(REQUIREMENTS): Your task is to reproduce the material exactly.
--- BEGIN ---
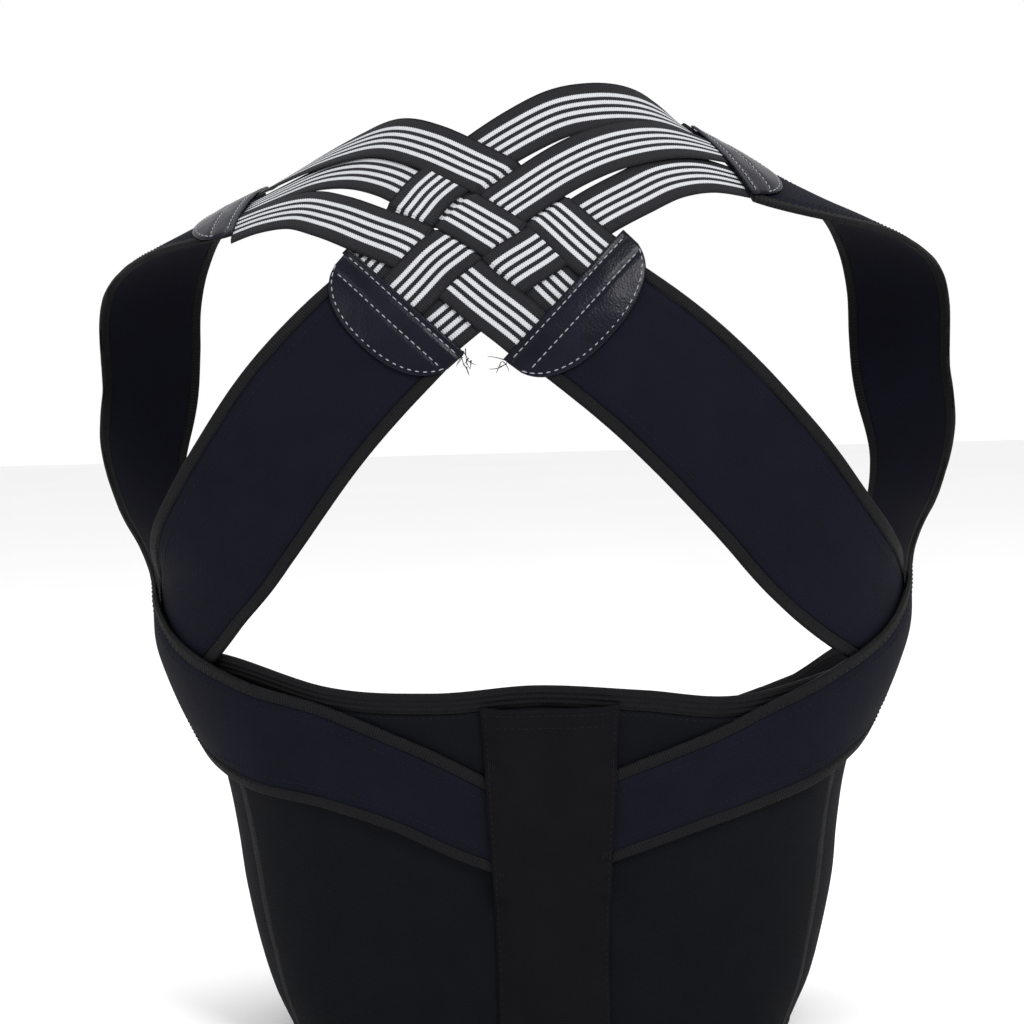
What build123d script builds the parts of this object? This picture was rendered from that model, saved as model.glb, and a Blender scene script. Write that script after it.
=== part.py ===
"""Posture back brace: a lumbar belt with a stay pocket, two padded cross straps, two padded body
straps and six woven elastic bands, shaped as they lie on the torso that wears them.

Millimetres. +Z is up, +X is the wearer's right and +Y is the way the wearer faces. The origin is
on the torso's axis, level with the belt's lower edge. Angles run round the axis from the middle
of the back, towards the wearer's right.
"""

from build123d import *
import math
import os

import numpy as np

# The torso at each height: height, half width, depth behind the axis, depth in front of it.
TORSO = np.array([
    (-40, 112, 86, 94), (0, 119, 88, 98), (25, 130, 87, 99), (50, 137, 87, 101),
    (75, 142, 89, 103), (100, 145, 92, 106), (125, 149, 97, 110), (147, 155, 101, 113),
    (170, 166, 106, 117), (195, 175, 112, 121), (228, 179, 119, 124), (262, 204, 124, 124),
    (300, 222, 127, 116), (335, 228, 125, 104), (365, 213, 118, 88), (388, 175, 108, 74),
    (405, 140, 97, 63), (422, 108, 86, 56), (440, 79, 76, 52), (462, 60, 66, 50),
    (500, 57, 62, 50),
], float)
ROUNDNESS = 2.35

# Layers of cloth, counted outwards from the torso.
SKIN = 0.6
GAP = 0.7
BELT_THICK = 3.0
STRAP_THICK = 2.5
BINDING_THICK = 3.0
BINDING_SINK = 0.1
BAND_THICK = 1.0
PATCH_THICK = 1.2
HOOK_THICK = 0.9
PAD_GAP = 0.1
SECOND_LAYER = SKIN + BELT_THICK + GAP
THIRD_LAYER = SECOND_LAYER + BINDING_THICK + GAP
PATCH_LAYER = 3.9
OVERLAP_LAYER = SECOND_LAYER + HOOK_THICK + 0.3

# Belt: heights of its upper edge by angle.
BELT_TOP = np.array([
    (-205, 133), (-180, 134), (-140, 142), (-120, 158), (-108, 180), (-85, 197), (-62, 197),
    (-45, 184), (-25, 181), (0, 184), (25, 180), (45, 175), (62, 183), (85, 193), (108, 180),
    (120, 158), (140, 142), (180, 134), (205, 133),
], float)
BELT_BOTTOM = np.array([(-205, 14), (-180, 12), (-108, 0), (108, 0), (180, 12), (205, 14)], float)
TRIM_HEIGHT = 10.0
BINDING_WIDTH = 6.0
SIDE_SEAM = 72.0
HINGE_ANGLE = 108.0
HINGE_GAP = 0.4
SEAM = 0.1
FLAP_END = 201.0
FLAP_RISE = (128.0, 152.0)
HINGE_OFFSET = 9.0
HINGE_HEIGHT = 190.0
HOOK_PAD_SPAN = (183.0, 199.0)
HOOK_PAD_INSET = 14.0

# Stay pocket in the middle of the back.
POCKET_MIDDLE = 5.5
POCKET_WIDTH = 57.0
POCKET_TOP = 175.0
POCKET_THICK = 1.6
STAY_WIDTH = 11.0
STAY_THICK = 1.2
STAY_SPACING = 20.0
STAY_SPAN = (14.0, 164.0)
STAY_LAYER = SECOND_LAYER + 0.6
TIP_LENGTH = 9.0
TIP_THICK = 2.0
TIP_WIDTH = 12.0
TIP_LAYER = SECOND_LAYER + 0.2
TIP_GAP = 0.2
POCKET_BOTTOM = 0.5
BACK_DEPTH = 95.0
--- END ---
(FINISHED ANSWER):
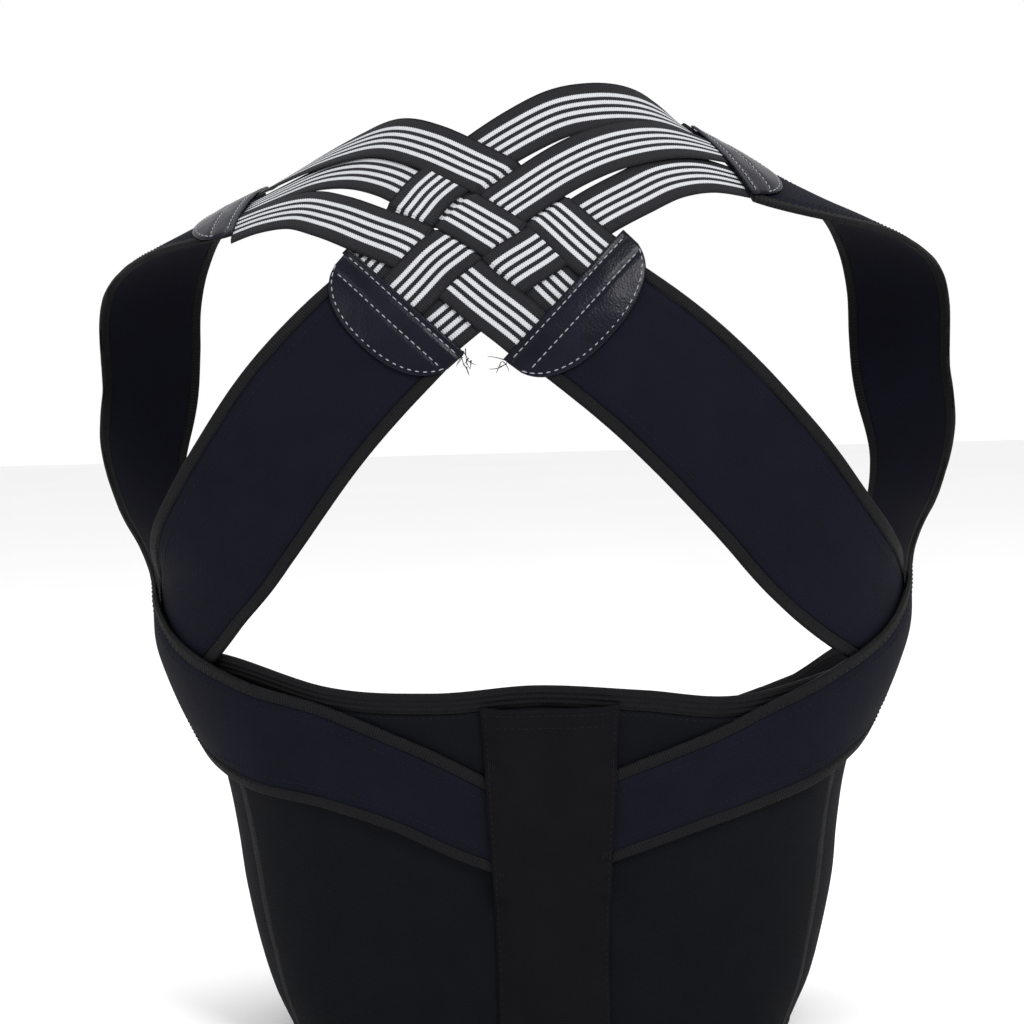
What build123d script builds the parts of this object? This picture was rendered from that model, saved as model.glb, and a Blender scene script. Write that script after it.
=== part.py ===
"""Posture back brace: a lumbar belt with a stay pocket, two padded cross straps, two padded body
straps and six woven elastic bands, shaped as they lie on the torso that wears them.

Millimetres. +Z is up, +X is the wearer's right and +Y is the way the wearer faces. The origin is
on the torso's axis, level with the belt's lower edge. Angles run round the axis from the middle
of the back, towards the wearer's right.
"""

from build123d import *
import math
import os

import numpy as np

# The torso at each height: height, half width, depth behind the axis, depth in front of it.
TORSO = np.array([
    (-40, 112, 86, 94), (0, 119, 88, 98), (25, 130, 87, 99), (50, 137, 87, 101),
    (75, 142, 89, 103), (100, 145, 92, 106), (125, 149, 97, 110), (147, 155, 101, 113),
    (170, 166, 106, 117), (195, 175, 112, 121), (228, 179, 119, 124), (262, 204, 124, 124),
    (300, 222, 127, 116), (335, 228, 125, 104), (365, 213, 118, 88), (388, 175, 108, 74),
    (405, 140, 97, 63), (422, 108, 86, 56), (440, 79, 76, 52), (462, 60, 66, 50),
    (500, 57, 62, 50),
], float)
ROUNDNESS = 2.35

# Layers of cloth, counted outwards from the torso.
SKIN = 0.6
GAP = 0.7
BELT_THICK = 3.0
STRAP_THICK = 2.5
BINDING_THICK = 3.0
BINDING_SINK = 0.1
BAND_THICK = 1.0
PATCH_THICK = 1.2
HOOK_THICK = 0.9
PAD_GAP = 0.1
SECOND_LAYER = SKIN + BELT_THICK + GAP
THIRD_LAYER = SECOND_LAYER + BINDING_THICK + GAP
PATCH_LAYER = 3.9
OVERLAP_LAYER = SECOND_LAYER + HOOK_THICK + 0.3

# Belt: heights of its upper edge by angle.
BELT_TOP = np.array([
    (-205, 133), (-180, 134), (-140, 142), (-120, 158), (-108, 180), (-85, 197), (-62, 197),
    (-45, 184), (-25, 181), (0, 184), (25, 180), (45, 175), (62, 183), (85, 193), (108, 180),
    (120, 158), (140, 142), (180, 134), (205, 133),
], float)
BELT_BOTTOM = np.array([(-205, 14), (-180, 12), (-108, 0), (108, 0), (180, 12), (205, 14)], float)
TRIM_HEIGHT = 10.0
BINDING_WIDTH = 6.0
SIDE_SEAM = 72.0
HINGE_ANGLE = 108.0
HINGE_GAP = 0.4
SEAM = 0.1
FLAP_END = 201.0
FLAP_RISE = (128.0, 152.0)
HINGE_OFFSET = 9.0
HINGE_HEIGHT = 190.0
HOOK_PAD_SPAN = (183.0, 199.0)
HOOK_PAD_INSET = 14.0

# Stay pocket in the middle of the back.
POCKET_MIDDLE = 5.5
POCKET_WIDTH = 57.0
POCKET_TOP = 175.0
POCKET_THICK = 1.6
STAY_WIDTH = 11.0
STAY_THICK = 1.2
STAY_SPACING = 20.0
STAY_SPAN = (14.0, 164.0)
STAY_LAYER = SECOND_LAYER + 0.6
TIP_LENGTH = 9.0
TIP_THICK = 2.0
TIP_WIDTH = 12.0
TIP_LAYER = SECOND_LAYER + 0.2
TIP_GAP = 0.2
POCKET_BOTTOM = 0.5
BACK_DEPTH = 95.0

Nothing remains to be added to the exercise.